◆ Exercise goal
Reproduce verbatim the lines up to and including the one with "are in millimetres.", starting from the first.

◆ Available data
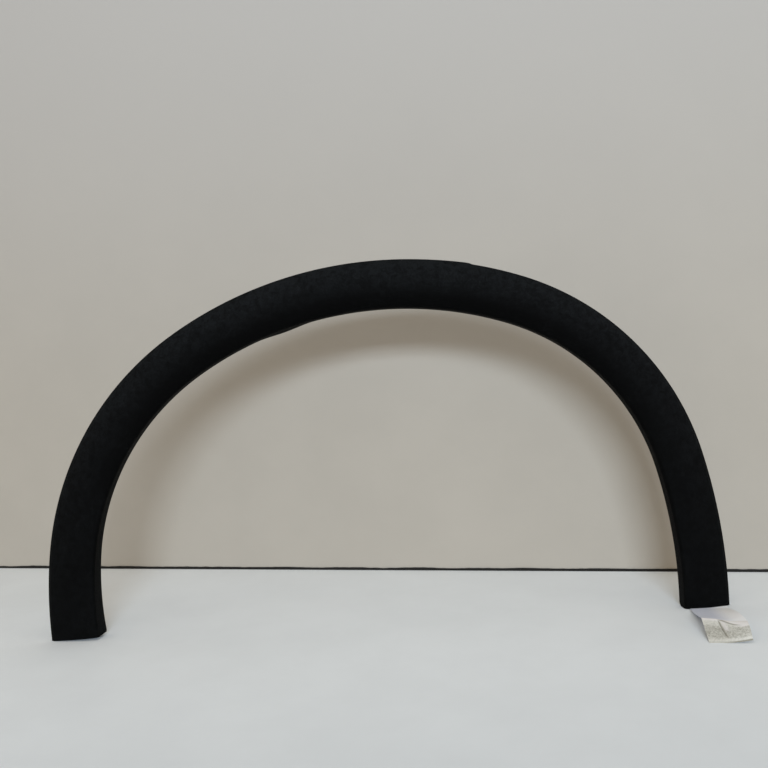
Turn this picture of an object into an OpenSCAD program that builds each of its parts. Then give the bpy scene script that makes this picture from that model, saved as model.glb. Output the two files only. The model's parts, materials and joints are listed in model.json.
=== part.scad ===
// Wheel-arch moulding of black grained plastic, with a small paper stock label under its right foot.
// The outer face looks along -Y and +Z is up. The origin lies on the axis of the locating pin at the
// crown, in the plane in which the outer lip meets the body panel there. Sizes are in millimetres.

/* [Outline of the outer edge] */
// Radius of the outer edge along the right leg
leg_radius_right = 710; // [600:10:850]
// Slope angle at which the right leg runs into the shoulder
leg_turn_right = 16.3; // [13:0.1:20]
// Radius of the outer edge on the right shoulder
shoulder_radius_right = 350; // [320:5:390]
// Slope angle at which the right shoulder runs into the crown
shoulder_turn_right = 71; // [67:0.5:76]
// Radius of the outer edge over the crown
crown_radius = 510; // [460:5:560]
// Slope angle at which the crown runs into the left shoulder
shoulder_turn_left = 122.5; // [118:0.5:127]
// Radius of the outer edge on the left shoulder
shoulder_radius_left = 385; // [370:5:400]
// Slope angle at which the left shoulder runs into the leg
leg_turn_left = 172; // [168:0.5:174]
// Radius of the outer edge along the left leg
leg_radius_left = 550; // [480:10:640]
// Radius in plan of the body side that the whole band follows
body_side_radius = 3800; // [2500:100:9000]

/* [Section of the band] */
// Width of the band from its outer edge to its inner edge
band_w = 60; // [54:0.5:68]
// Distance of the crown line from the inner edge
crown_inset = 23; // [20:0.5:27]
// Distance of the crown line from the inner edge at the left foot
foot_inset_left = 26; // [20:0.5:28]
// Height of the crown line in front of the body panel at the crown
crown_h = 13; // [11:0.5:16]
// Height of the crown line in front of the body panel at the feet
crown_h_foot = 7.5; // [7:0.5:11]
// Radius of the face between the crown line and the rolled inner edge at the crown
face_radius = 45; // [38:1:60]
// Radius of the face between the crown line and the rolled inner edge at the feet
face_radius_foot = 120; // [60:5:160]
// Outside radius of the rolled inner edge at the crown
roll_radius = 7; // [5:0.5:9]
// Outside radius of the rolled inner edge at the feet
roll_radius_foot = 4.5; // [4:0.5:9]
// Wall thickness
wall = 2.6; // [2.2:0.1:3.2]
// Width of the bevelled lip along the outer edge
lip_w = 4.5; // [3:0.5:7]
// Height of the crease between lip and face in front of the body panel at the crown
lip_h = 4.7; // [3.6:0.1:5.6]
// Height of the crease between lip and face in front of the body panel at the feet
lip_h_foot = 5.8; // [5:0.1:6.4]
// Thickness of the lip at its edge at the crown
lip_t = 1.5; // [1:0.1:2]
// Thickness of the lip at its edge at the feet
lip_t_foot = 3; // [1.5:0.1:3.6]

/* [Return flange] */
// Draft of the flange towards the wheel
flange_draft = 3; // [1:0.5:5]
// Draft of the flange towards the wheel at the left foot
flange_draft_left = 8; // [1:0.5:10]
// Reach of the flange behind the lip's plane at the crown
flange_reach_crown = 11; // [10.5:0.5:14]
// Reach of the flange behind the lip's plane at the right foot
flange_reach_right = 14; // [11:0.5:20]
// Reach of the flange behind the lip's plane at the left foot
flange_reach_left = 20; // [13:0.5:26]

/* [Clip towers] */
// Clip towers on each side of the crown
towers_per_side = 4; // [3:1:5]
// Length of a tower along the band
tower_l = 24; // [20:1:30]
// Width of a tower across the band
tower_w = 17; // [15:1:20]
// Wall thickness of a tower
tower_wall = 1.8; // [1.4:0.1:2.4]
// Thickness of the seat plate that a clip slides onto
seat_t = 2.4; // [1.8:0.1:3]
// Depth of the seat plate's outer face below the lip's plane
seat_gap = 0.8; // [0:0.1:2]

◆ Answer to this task
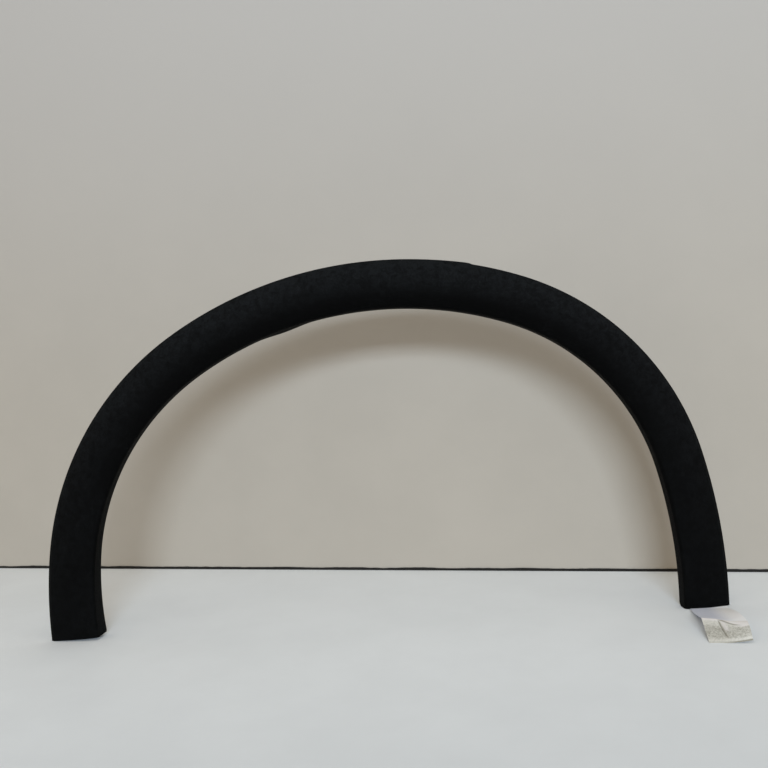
Turn this picture of an object into an OpenSCAD program that builds each of its parts. Then give the bpy scene script that makes this picture from that model, saved as model.glb. Output the two files only. The model's parts, materials and joints are listed in model.json.
=== part.scad ===
// Wheel-arch moulding of black grained plastic, with a small paper stock label under its right foot.
// The outer face looks along -Y and +Z is up. The origin lies on the axis of the locating pin at the
// crown, in the plane in which the outer lip meets the body panel there. Sizes are in millimetres.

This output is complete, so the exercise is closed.